The professionals who do this well don’t follow a content calendar. They operate on what I’d call earned frequency - they post when they have something real to say. Sometimes that’s twice a week. Sometimes it’s once a fortnight. The consistency isn’t in the schedule. It’s in the quality of thinking.
If you weren’t thinking about LinkedIn at all - just doing your job well, reading things that interest you, having opinions about your field - what would you naturally want to talk about this week?
That answer is your content strategy. The whole thing. Social proof isn’t built by deciding to build social proof. It’s built by being genuinely engaged with your work and letting some of that engagement become visible. The people who do this well aren’t “LinkedIn people.” They’re just people who stopped keeping all their thinking private.
Remember that draft you deleted? The one about the good result, the one that felt like bragging?

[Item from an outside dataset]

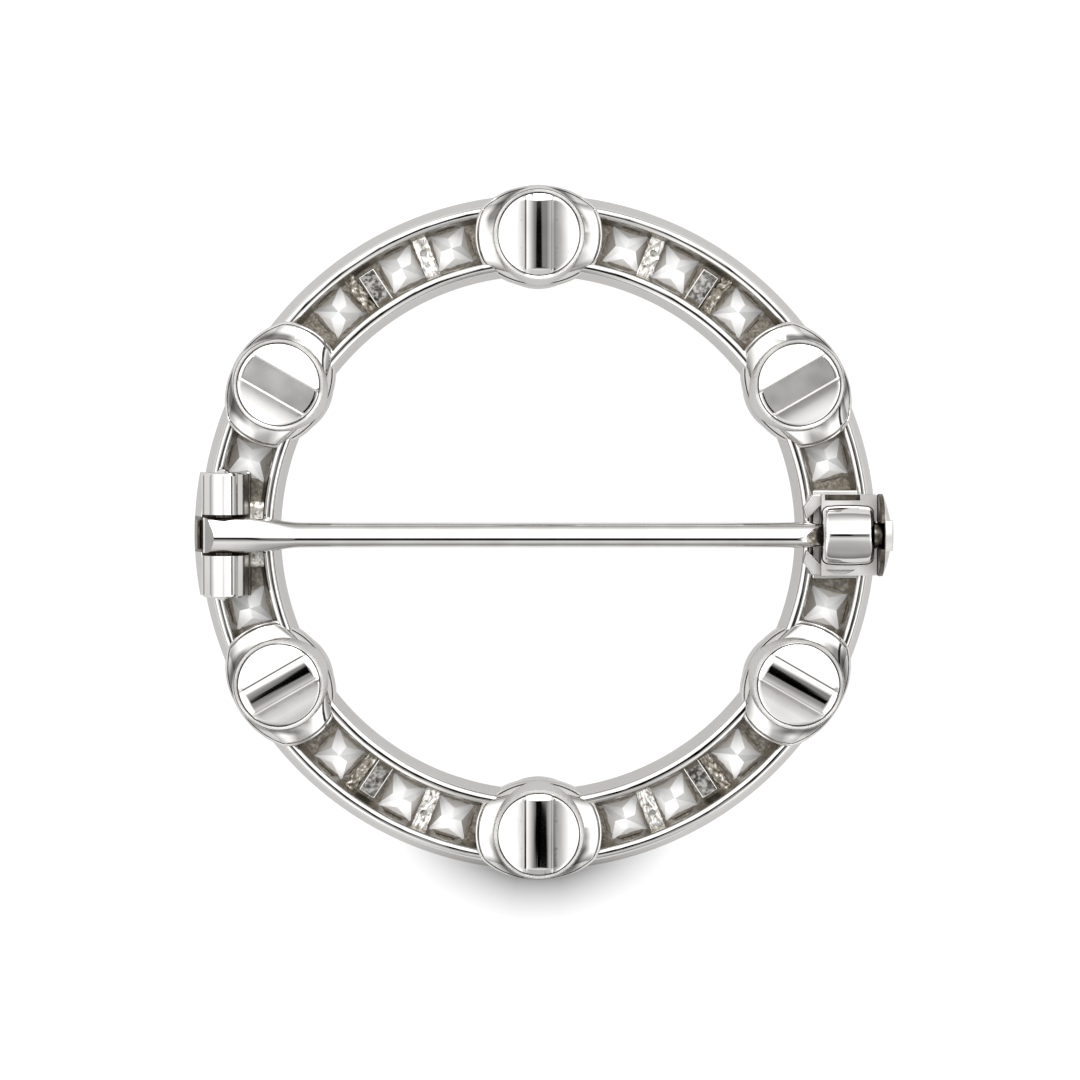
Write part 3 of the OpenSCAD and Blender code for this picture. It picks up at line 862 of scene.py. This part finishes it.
def matt_gold(metal):
    """White gold slot floors, milled and left matt grey."""
    return patchy_gold("milled white gold", 1.5, metal.milled_dark, metal.milled_light, (0.26, 0.32),
                       0.05, 0.0005)


def hollow_ends(tree, place, colour, dark):
    """Darkens a crossbar's colour where it runs into the walls of the channel."""
    radius = in_plane(tree, place)[1]
    aside = maths(tree, "ABSOLUTE", maths(tree, "SUBTRACT", radius, CENTRE_R * MM))
    edge = maths(tree, "MULTIPLY_ADD", cloud_of(tree, place, 0.3), 0.3 * MM, aside)
    return mixed(tree, between(tree, edge, 0.88 * MM, 0.94 * MM), colour, linear(dark))


def grained_gold():
    """White gold plates with a dark uneven grain left by the saw."""
    material, tree, coords = new_material("grained white gold")
    place = coords["Object"]
    grain = cloud_of(tree, place, 0.15, 4.0)
    patches = between(tree, cloud_of(tree, place, 0.7, 1.0), 0.42, 0.58)
    colour = mixed(tree, patches, tinted(tree, grain, (0.4, "#454340"), (0.5, "#66635f"), (0.6, "#a19f9b")),
                   tinted(tree, grain, (0.4, "#7a7874"), (0.6, "#b5b3af")))
    colour = hollow_ends(tree, place, colour, "#6e685e")
    metal_of(tree, colour, spread(tree, grain, 0.3, 0.44), grain, 0.012)
    return material


def scratched_gold():
    """White gold with solder run over it, bright and rough, with brown hollows."""
    return grainy_gold("rough soldered white gold", 0.25, 5.0, (0.38, 0.24), 0.015,
                       (0.34, "#7d766b"), (0.44, "#cfccc6"), (0.6, "#e2e1de"))


def cast_gold(metal):
    """White gold as it left the mould, grey brown with a few bright specks."""
    return grainy_gold("cast white gold skin", 0.22, 5.0, (0.42, 0.28), 0.012,
                       (0.35, metal.cast_dark), (0.56, metal.cast_light), (0.68, "#d6d3cd"))


def painted_shade_gold(metal):
    """White gold painted dark brown grey as shade in corners, gaps and under other parts, and dull."""
    return grainy_gold("white gold with painted shade", 0.3, 4.0, (0.34, 0.46), 0.004,
                       (0.35, metal.painted_shade_dark), (0.65, metal.painted_shade_light))


def square_stone(stones):
    """Clear stones, polished facet by facet.

    Each facet has its own grey as painted shade, white where it looks to the lower side, as if lit from there,
    and the colour glows as painted light though there is no lamp in the stones. A brown grey strip runs along
    the girdle.
    """
    material, tree, coords = new_material("polished clear stone")
    place = coords["Object"]
    # painted shade: each facet's grey follows how it faces a fixed direction to the lower side
    turn = vectors(tree, "DOT_PRODUCT", coords["Normal"], (-0.25, -0.97, 0.0), result="Value")
    star = tinted(tree, between(tree, turn, -0.7, 0.7), (0.0, stones.upper), (0.3, "#ababab"),
                  (0.5, stones.flank), (0.68, "#c4c4c4"), (0.86, stones.lower))
    side = tinted(tree, between(tree, turn, -0.8, 0.8), (0.0, "#b0aeab"), (0.3, "#9c9996"),
                  (0.5, "#8b8884"), (0.7, "#b4b2b0"), (0.9, "#d2d1cf"))
    # the strip ends at a height that wanders a little
    height = maths(tree, "MULTIPLY_ADD", cloud_of(tree, place, 0.5), 0.3 * MM, axes(tree, place)["Z"])
    rim = two_tone(tree, cloud_of(tree, place, 0.2), stones.girdle_dark, stones.girdle_light)
    side = mixed(tree, between(tree, height, 0.91 * MM, 0.97 * MM), rim, side)
    # the star's facets lean less than those beside the girdle
    lift = axes(tree, coords["Normal"])["Z"]
    colour = mixed(tree, between(tree, lift, 0.6, 0.66), side, star)
    # painted light: the stones glow with their own colour
    surface(tree, {"Base Color": colour, "Metallic": 0.0, "Roughness": 0.05, "IOR": stones.refraction,
                   "Emission Color": colour, "Emission Strength": stones.glow})
    return material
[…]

You probably deleted the right version. The one that announced the outcome and hoped people would be impressed. That version deserved to be deleted.
But there was another version in there somewhere. The one about the strange decision you made halfway through, or the assumption that turned out to be wrong, or the moment where it nearly didn’t work at all. The version that would have been useful to someone else. The version that would have shown your thinking rather than your trophy.
That version might still be worth writing. Not because LinkedIn needs more content. It really, really doesn’t. But because someone in your network is facing a version of the same problem you just solved, and they’d quite like to know they’re not the only one who found it difficult.
Whether you post it is, obviously, entirely up to you.